Source material.
__________

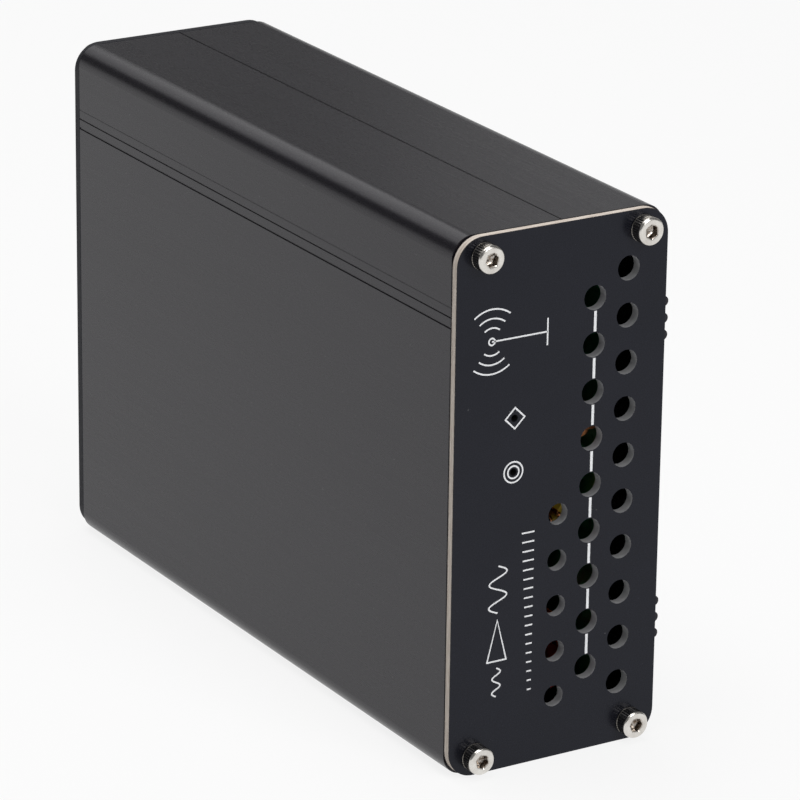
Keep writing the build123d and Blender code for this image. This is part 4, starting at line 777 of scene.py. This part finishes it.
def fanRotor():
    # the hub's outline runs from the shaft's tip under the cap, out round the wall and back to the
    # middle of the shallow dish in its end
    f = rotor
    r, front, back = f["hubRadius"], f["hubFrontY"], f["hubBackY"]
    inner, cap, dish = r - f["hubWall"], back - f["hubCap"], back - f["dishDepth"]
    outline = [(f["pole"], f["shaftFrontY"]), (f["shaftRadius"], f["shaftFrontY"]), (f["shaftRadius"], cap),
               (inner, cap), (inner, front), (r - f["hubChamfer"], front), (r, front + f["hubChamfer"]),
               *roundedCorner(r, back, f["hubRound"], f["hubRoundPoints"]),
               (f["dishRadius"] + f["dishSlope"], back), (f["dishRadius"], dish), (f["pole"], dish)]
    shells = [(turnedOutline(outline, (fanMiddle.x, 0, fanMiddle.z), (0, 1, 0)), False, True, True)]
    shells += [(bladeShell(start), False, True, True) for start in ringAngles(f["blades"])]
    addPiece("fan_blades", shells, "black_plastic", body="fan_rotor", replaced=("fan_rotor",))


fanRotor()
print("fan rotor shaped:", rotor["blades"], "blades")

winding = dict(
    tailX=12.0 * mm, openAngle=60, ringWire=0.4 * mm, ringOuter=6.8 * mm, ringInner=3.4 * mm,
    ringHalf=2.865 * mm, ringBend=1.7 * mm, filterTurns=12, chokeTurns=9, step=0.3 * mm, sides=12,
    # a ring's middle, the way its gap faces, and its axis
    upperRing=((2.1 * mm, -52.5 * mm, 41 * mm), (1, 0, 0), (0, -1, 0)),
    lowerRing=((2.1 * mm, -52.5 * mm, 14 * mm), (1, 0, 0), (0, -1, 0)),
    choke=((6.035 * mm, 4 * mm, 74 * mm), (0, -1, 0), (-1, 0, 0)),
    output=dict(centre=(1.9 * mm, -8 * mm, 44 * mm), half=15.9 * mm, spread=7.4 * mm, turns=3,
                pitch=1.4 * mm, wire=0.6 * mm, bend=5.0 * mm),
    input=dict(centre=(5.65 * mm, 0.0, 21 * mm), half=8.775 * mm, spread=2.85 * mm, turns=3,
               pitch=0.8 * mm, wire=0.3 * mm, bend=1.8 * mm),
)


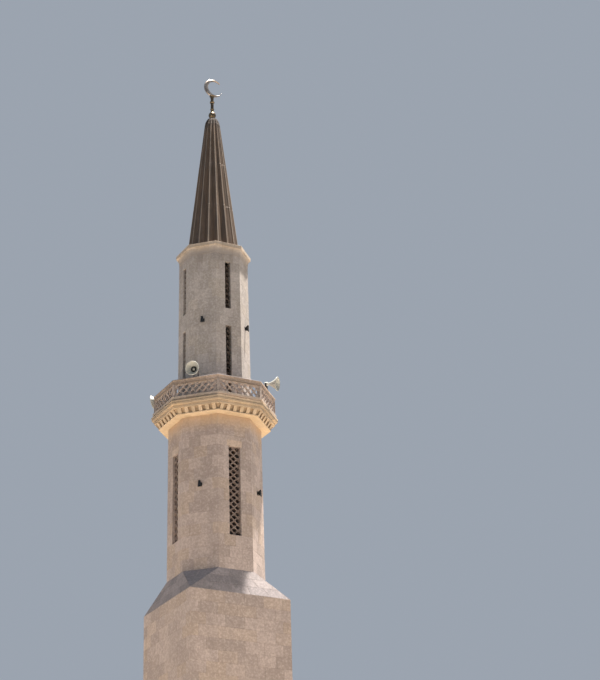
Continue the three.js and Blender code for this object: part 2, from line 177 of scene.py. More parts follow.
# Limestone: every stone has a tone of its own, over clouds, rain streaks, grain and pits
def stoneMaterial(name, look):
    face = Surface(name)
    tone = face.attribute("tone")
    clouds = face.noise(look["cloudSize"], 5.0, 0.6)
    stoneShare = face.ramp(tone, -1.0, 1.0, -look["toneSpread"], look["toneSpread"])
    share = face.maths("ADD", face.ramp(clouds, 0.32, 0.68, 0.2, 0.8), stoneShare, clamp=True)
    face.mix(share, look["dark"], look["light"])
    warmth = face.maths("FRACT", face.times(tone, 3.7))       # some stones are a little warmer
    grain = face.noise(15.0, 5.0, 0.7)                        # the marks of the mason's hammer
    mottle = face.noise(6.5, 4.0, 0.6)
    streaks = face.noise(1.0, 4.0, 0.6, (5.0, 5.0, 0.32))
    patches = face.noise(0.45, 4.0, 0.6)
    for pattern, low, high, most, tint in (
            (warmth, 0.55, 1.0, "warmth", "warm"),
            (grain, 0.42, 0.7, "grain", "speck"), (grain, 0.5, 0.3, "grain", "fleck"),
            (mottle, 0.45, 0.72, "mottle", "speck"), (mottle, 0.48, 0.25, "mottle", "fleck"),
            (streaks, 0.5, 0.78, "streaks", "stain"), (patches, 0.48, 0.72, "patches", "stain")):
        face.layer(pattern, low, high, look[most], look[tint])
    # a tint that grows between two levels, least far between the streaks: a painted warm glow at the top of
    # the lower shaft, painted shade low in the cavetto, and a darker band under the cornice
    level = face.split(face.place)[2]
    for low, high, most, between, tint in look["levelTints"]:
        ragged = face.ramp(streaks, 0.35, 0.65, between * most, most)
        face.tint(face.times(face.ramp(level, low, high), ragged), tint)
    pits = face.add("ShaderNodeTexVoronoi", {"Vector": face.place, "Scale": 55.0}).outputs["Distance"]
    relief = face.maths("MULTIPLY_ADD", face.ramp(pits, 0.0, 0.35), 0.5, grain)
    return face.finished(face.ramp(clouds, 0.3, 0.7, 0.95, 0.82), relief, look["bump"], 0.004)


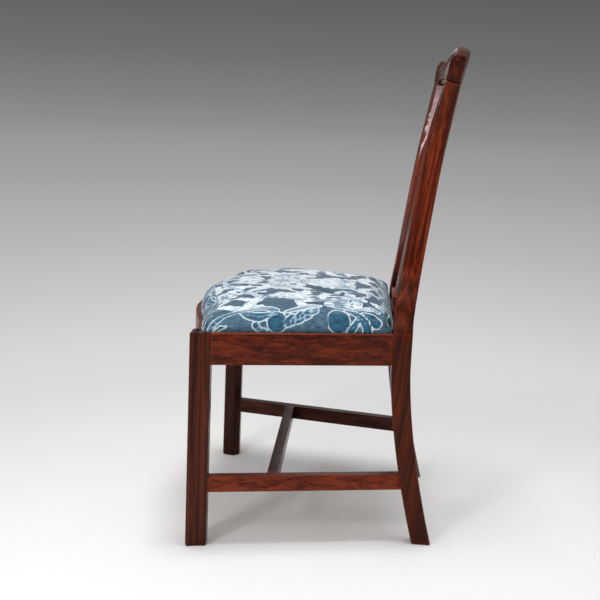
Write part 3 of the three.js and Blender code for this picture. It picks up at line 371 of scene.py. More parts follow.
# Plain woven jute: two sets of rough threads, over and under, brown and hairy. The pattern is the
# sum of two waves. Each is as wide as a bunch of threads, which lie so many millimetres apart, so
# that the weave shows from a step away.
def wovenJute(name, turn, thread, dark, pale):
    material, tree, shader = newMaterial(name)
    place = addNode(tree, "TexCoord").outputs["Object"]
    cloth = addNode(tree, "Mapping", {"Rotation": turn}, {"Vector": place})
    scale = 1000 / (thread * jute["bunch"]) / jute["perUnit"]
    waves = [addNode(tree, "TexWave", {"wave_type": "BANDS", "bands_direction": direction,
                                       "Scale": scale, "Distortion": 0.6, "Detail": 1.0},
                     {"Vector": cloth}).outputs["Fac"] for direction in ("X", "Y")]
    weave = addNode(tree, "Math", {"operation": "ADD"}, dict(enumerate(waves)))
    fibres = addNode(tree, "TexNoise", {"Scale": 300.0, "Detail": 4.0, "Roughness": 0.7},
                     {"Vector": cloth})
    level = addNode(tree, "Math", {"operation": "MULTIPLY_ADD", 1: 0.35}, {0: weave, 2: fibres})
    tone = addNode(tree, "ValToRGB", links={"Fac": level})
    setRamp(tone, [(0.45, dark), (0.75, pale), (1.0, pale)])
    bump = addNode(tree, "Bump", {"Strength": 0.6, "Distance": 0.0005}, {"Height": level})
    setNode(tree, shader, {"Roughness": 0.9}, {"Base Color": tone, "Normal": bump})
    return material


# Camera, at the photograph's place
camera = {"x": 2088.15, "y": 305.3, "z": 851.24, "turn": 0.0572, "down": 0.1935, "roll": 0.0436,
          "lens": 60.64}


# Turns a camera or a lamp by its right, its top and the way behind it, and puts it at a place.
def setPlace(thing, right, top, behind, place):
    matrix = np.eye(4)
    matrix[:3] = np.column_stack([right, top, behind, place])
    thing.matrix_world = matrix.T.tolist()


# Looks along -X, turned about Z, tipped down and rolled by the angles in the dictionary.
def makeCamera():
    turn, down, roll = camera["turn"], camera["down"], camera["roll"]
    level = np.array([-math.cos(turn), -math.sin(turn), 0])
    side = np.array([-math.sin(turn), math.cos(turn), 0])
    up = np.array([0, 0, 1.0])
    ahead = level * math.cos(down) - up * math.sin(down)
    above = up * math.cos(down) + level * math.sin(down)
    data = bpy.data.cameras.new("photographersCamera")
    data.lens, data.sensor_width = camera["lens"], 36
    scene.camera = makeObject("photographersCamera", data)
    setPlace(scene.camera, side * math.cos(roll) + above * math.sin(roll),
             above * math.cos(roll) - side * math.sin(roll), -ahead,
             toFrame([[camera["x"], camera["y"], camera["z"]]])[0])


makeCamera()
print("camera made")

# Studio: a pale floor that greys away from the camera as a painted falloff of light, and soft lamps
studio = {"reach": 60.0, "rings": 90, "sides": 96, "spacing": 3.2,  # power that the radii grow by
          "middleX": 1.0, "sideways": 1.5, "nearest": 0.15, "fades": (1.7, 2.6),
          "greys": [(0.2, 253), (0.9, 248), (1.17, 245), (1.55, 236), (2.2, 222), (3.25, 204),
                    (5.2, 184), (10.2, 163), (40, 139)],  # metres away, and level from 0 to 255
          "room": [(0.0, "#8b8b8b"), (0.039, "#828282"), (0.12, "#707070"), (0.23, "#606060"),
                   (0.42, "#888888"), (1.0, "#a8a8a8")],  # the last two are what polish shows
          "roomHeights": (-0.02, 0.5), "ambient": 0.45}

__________

Exercise objective. Reproduce exactly the lines from the line with "Write part 3" to the line with "thing.matrix_world = matrix.T.tolist()", both end lines included.

Exercise response.
Write part 3 of the three.js and Blender code for this picture. It picks up at line 371 of scene.py. More parts follow.
# Plain woven jute: two sets of rough threads, over and under, brown and hairy. The pattern is the
# sum of two waves. Each is as wide as a bunch of threads, which lie so many millimetres apart, so
# that the weave shows from a step away.
def wovenJute(name, turn, thread, dark, pale):
    material, tree, shader = newMaterial(name)
    place = addNode(tree, "TexCoord").outputs["Object"]
    cloth = addNode(tree, "Mapping", {"Rotation": turn}, {"Vector": place})
    scale = 1000 / (thread * jute["bunch"]) / jute["perUnit"]
    waves = [addNode(tree, "TexWave", {"wave_type": "BANDS", "bands_direction": direction,
                                       "Scale": scale, "Distortion": 0.6, "Detail": 1.0},
                     {"Vector": cloth}).outputs["Fac"] for direction in ("X", "Y")]
    weave = addNode(tree, "Math", {"operation": "ADD"}, dict(enumerate(waves)))
    fibres = addNode(tree, "TexNoise", {"Scale": 300.0, "Detail": 4.0, "Roughness": 0.7},
                     {"Vector": cloth})
    level = addNode(tree, "Math", {"operation": "MULTIPLY_ADD", 1: 0.35}, {0: weave, 2: fibres})
    tone = addNode(tree, "ValToRGB", links={"Fac": level})
    setRamp(tone, [(0.45, dark), (0.75, pale), (1.0, pale)])
    bump = addNode(tree, "Bump", {"Strength": 0.6, "Distance": 0.0005}, {"Height": level})
    setNode(tree, shader, {"Roughness": 0.9}, {"Base Color": tone, "Normal": bump})
    return material


# Camera, at the photograph's place
camera = {"x": 2088.15, "y": 305.3, "z": 851.24, "turn": 0.0572, "down": 0.1935, "roll": 0.0436,
          "lens": 60.64}


# Turns a camera or a lamp by its right, its top and the way behind it, and puts it at a place.
def setPlace(thing, right, top, behind, place):
    matrix = np.eye(4)
    matrix[:3] = np.column_stack([right, top, behind, place])
    thing.matrix_world = matrix.T.tolist()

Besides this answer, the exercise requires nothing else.